(509h) Core-Shell Nanotextured Composites for Carbon Capture

Sustainable carbon capture, utilization, and sequestration (CCUS) will play a crucial role in achieving carbon neutrality targets. Amine-appended metal–organic frameworks (MOFs) are frequently proposed as candidates for selectively adsorbing CO₂ in carbon capture processes. However, appended-MOF adsorbents designed for strong CO₂ binding often exhibit high affinity for H₂O as well, which compromises their sustainability and stability. Covalent organic frameworks (COFs) represent promising materials for carbon capture alternative due to their high chemical stability, hydrophobicity, and tunable surface groups.

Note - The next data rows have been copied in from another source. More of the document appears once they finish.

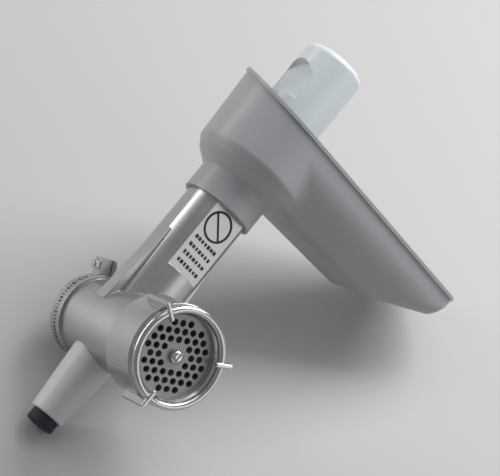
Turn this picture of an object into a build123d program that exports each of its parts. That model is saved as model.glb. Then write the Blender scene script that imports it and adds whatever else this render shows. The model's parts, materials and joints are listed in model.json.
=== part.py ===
"""Meat grinder head for an electric kitchen machine: cast barrel, worm, knife, disc, tray and pusher.

Frame: the origin is the middle of the rear coupling spigot, on the barrel's axis.
+Z runs up the feed tube, the outlet faces -Y, and the tray reaches towards +X.
"Forward" distances are measured from the origin towards -Y, along the barrel.
"""
import os
from math import cos, hypot, radians, sin, sqrt

from build123d import *

os.makedirs("parts", exist_ok=True)

# ---- driving dimensions, millimetres ----
running = 0.05              # radial clearance of a shaft in its bore
loose = 0.3                 # gap between pieces that only pass each other

tube_at = 41.5              # feed tube's axis, forward of the origin
barrel_radius = 24.5
barrel_bore = 21.3
barrel_rear = 7.5
chamber_rear = 25.5         # rear wall of the worm's chamber
collar_radius = 26.2        # raised collar that stops the lock ring
collar_length = 2.2
shoulder_radius = 26.6      # step behind the threaded boss
shoulder_rear = 76.5
boss_radius = 27.9          # threaded front boss, under the ring nut
boss_rear = 79.0
boss_front = 104.7
knife_bore = 24.4
knife_rear = 94.7
disc_rear = 101.2
disc_front = 106.2
disc_radius = 26.6
hole_pitch = 5.4
hole_radius = 1.95
pin_radius = 4.0
stud_square = 8.0

spigot_radius = 17.0
spigot_length = 9.0
flange_radius = 21.8
lug_radius = 24.0
ring_rear = 7.6
ring_front = 17.0
ring_inner = 23.55
ring_outer = 25.2

screw_circle = 19.4         # the three screws that hold the sleeve
screw_radius = 1.5
screw_head_radius = 2.0
screw_sunk = 1.4
screw_length = 9.0
lug_span = 36               # degrees covered by a bayonet lug
lug_starts = (35, 155, 215, 275)
sleeve_bore = 12.5
bush_radius = 13.0
seal_rear = 9.0
seal_length = 3.4
journal_radius = 8.0
coupling_radius = 10.5

tube_radius = 20.0
tube_bore = 16.9
tube_flat = 16.0            # front flat of the feed tube, from the tube's axis
flat_wall = 2.8
flat_bottom = 45.0
gusset_top = 62.0
gusset_foot = 6.0
gusset_inside = 15.0
gusset_top_reach = 19.7     # from the tube's axis to the gusset's slanted edge
gusset_foot_reach = 24.4
gusset_thick = 9.5
tube_top = 100.0

socket_bottom = 91.0
socket_radius = 22.8
bowl_floor = 107.5
bowl_low_radius = 35.2
bowl_radius = 37.6
bowl_corner = 120.5
corner_round = 6.0
tray_high = 190.0
tray_end = 156.0
tray_half = 37.4
crease_half = 35.4
crease_height = 134.0
crease_round = 30.0
meeting_round = 20.0        # where the bowl's side meets the trough's
keel_half = 16.0
keel_round = 8.0
keel_near = 111.8
keel_far = 117.0
keel_break = 109.0
ramp_top = 134.5
end_low = 145.0
end_corner = 24.0
end_round = 6.0
end_lean = 0.5              # the end wall leans out by this much for its height
rim_height = 163.2          # rim above the barrel's axis, over the feed tube's axis
rim_tip = 15.0              # degrees: the rim drops towards the outlet
rim_fall = 0.6              # degrees: and towards the tray's far end
wall = 2.0
lip = 1.0
lip_height = 2.2

handle_radius = 19.9
neck_radius = 19.2
neck_top = 112.0
plug_radius = 13.0
handle_top = 204.5
stem_bottom = 30.0
scoop_depth = 14.3
scoop_bottom = 167.0
scoop_top = 191.0

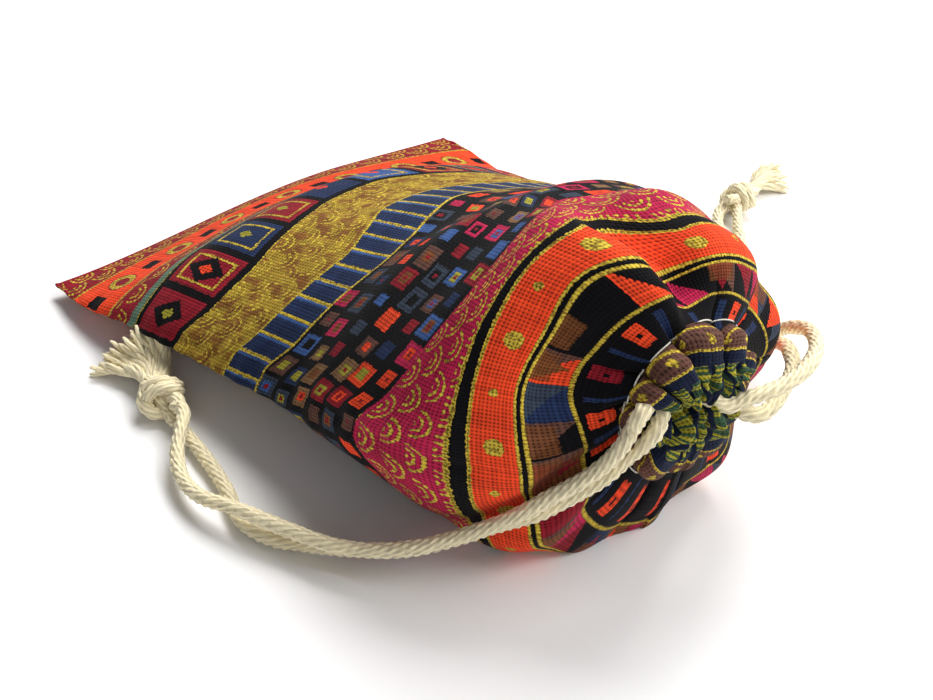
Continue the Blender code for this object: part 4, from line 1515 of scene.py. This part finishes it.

In this work, we have developed a “core-shell” nanotextured frameworks where a MOF “core” functions as a CO₂-adsorbing support matrix for amines hosting efficient CO₂ chemisorption. Surrounding the amines is a COF “shell” that provides robust chemical stability and waterproofing properties to the structure. To enhance the core-shell material chemical stability, we employed chemical reactions to achieve amine functionalization, resulting in a high CO₂ capacity at 1 bar. We find that the porous polyamine that entangles the COF significantly enhances CO₂ adsorption. Using quantitative nuclear magnetic resonance (NMR) and density functional theory (DFT), we identified the reaction structures during direct air capture of CO₂ chemisorption, where ammonium carbamate pairs are clearly distinguishable. This work proposes a core-shell-shell design strategy for optimizing materials for point-source and direct air CO₂ capture through further experimental and computational screening.